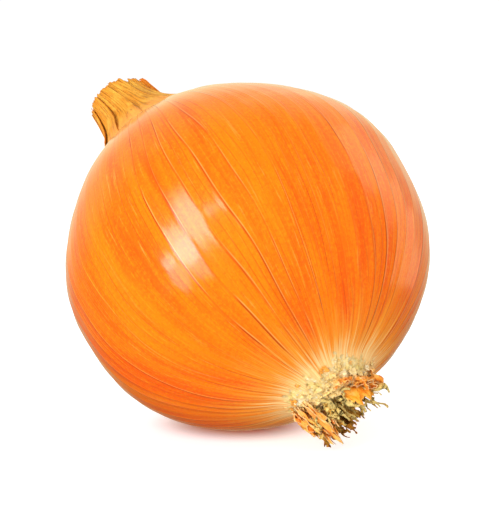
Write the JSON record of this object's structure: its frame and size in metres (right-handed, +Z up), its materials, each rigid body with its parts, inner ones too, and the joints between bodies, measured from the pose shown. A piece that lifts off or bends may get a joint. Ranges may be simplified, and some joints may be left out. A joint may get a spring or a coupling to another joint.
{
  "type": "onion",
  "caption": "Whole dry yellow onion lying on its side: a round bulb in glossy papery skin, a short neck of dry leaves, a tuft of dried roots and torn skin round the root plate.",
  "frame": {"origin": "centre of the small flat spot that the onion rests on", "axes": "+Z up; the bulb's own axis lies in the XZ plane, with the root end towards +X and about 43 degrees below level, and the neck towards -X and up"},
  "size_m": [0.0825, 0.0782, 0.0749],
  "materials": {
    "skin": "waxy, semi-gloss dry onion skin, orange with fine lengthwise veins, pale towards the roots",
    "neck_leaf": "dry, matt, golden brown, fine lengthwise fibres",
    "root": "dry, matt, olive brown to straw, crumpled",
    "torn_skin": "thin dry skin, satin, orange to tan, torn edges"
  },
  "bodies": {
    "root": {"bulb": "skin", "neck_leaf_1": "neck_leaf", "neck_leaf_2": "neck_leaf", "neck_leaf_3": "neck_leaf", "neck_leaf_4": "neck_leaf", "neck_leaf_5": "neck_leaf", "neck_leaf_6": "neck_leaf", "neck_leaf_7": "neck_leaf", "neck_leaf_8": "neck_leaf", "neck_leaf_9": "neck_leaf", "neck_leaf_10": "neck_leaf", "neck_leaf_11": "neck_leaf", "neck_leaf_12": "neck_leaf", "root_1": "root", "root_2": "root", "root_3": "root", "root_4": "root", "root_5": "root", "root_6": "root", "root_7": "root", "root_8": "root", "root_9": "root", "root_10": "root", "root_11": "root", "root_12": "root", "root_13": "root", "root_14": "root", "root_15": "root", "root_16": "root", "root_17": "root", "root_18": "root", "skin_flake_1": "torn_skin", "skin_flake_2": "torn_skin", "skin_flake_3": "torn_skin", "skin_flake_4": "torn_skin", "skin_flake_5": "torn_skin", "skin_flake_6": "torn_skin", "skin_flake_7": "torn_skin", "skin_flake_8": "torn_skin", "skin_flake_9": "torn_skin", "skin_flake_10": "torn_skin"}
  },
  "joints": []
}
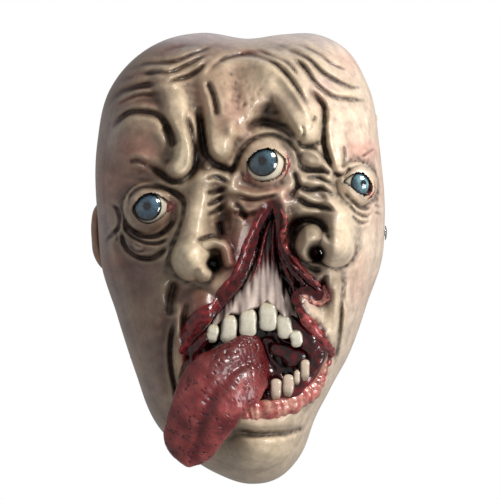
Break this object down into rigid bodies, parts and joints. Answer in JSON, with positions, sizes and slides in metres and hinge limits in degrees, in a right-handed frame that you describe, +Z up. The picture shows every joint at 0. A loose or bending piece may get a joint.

· · ·

* What the task asks *
Restate the data above word for word, please.

* Task result *
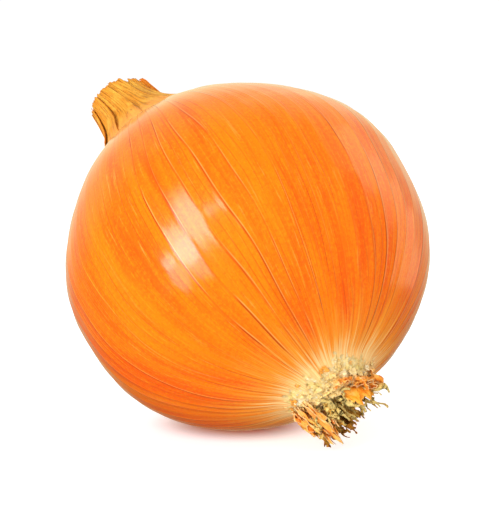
Write the JSON record of this object's structure: its frame and size in metres (right-handed, +Z up), its materials, each rigid body with its parts, inner ones too, and the joints between bodies, measured from the pose shown. A piece that lifts off or bends may get a joint. Ranges may be simplified, and some joints may be left out. A joint may get a spring or a coupling to another joint.
{
  "type": "onion",
  "caption": "Whole dry yellow onion lying on its side: a round bulb in glossy papery skin, a short neck of dry leaves, a tuft of dried roots and torn skin round the root plate.",
  "frame": {"origin": "centre of the small flat spot that the onion rests on", "axes": "+Z up; the bulb's own axis lies in the XZ plane, with the root end towards +X and about 43 degrees below level, and the neck towards -X and up"},
  "size_m": [0.0825, 0.0782, 0.0749],
  "materials": {
    "skin": "waxy, semi-gloss dry onion skin, orange with fine lengthwise veins, pale towards the roots",
    "neck_leaf": "dry, matt, golden brown, fine lengthwise fibres",
    "root": "dry, matt, olive brown to straw, crumpled",
    "torn_skin": "thin dry skin, satin, orange to tan, torn edges"
  },
  "bodies": {
    "root": {"bulb": "skin", "neck_leaf_1": "neck_leaf", "neck_leaf_2": "neck_leaf", "neck_leaf_3": "neck_leaf", "neck_leaf_4": "neck_leaf", "neck_leaf_5": "neck_leaf", "neck_leaf_6": "neck_leaf", "neck_leaf_7": "neck_leaf", "neck_leaf_8": "neck_leaf", "neck_leaf_9": "neck_leaf", "neck_leaf_10": "neck_leaf", "neck_leaf_11": "neck_leaf", "neck_leaf_12": "neck_leaf", "root_1": "root", "root_2": "root", "root_3": "root", "root_4": "root", "root_5": "root", "root_6": "root", "root_7": "root", "root_8": "root", "root_9": "root", "root_10": "root", "root_11": "root", "root_12": "root", "root_13": "root", "root_14": "root", "root_15": "root", "root_16": "root", "root_17": "root", "root_18": "root", "skin_flake_1": "torn_skin", "skin_flake_2": "torn_skin", "skin_flake_3": "torn_skin", "skin_flake_4": "torn_skin", "skin_flake_5": "torn_skin", "skin_flake_6": "torn_skin", "skin_flake_7": "torn_skin", "skin_flake_8": "torn_skin", "skin_flake_9": "torn_skin", "skin_flake_10": "torn_skin"}
  },
  "joints": []
}
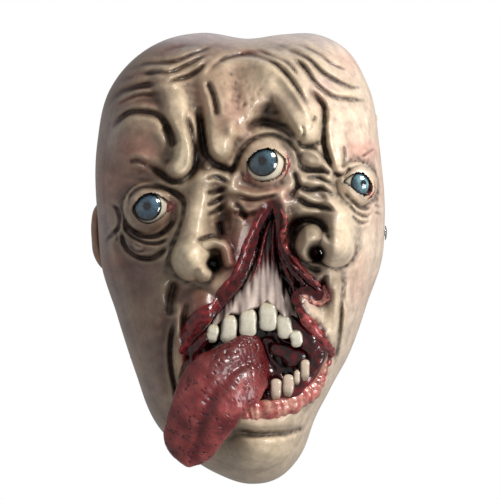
Break this object down into rigid bodies, parts and joints. Answer in JSON, with positions, sizes and slides in metres and hinge limits in degrees, in a right-handed frame that you describe, +Z up. The picture shows every joint at 0. A loose or bending piece may get a joint.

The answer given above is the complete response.